> **WHAT IS REQUIRED**: Give the count of lines in the data that include the string "joints", with no added remarks.

> **SUPPLIED DATA**:
----------
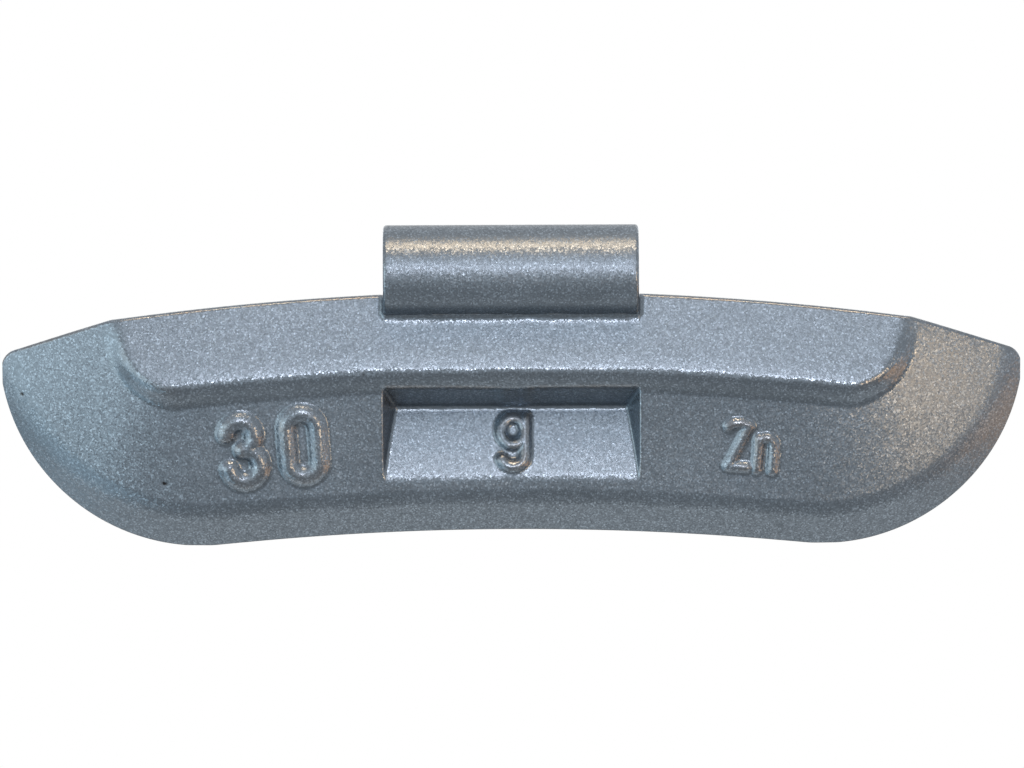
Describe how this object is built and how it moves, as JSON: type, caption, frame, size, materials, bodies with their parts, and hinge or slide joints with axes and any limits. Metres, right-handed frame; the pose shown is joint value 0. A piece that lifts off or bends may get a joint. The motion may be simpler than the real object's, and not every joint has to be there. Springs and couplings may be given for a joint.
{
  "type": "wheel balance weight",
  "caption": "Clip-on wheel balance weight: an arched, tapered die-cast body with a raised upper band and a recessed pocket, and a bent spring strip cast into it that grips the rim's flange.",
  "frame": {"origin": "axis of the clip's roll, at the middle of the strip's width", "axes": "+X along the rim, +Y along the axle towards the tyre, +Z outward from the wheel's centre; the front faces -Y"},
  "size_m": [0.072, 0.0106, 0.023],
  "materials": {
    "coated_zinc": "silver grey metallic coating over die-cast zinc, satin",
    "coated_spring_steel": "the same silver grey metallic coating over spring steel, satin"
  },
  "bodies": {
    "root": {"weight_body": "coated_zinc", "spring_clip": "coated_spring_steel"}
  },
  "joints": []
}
----------
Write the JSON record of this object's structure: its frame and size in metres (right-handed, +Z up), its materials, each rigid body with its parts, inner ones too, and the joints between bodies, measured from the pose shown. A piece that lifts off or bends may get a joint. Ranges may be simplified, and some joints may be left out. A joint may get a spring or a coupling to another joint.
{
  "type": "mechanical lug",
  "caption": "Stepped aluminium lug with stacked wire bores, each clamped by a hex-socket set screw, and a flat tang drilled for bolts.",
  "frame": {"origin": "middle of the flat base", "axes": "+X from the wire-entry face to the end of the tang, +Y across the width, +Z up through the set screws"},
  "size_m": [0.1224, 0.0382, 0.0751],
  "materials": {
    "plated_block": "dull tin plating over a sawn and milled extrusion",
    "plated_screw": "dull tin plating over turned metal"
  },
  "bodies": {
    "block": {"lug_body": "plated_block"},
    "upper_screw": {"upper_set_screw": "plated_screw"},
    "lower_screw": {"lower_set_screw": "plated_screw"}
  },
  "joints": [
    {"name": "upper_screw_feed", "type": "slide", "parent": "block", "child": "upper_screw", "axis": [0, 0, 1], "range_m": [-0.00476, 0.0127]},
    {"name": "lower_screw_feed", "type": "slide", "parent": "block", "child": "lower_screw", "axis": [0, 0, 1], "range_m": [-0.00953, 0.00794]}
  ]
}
----------
> **EXERCISE OUTPUT**: 4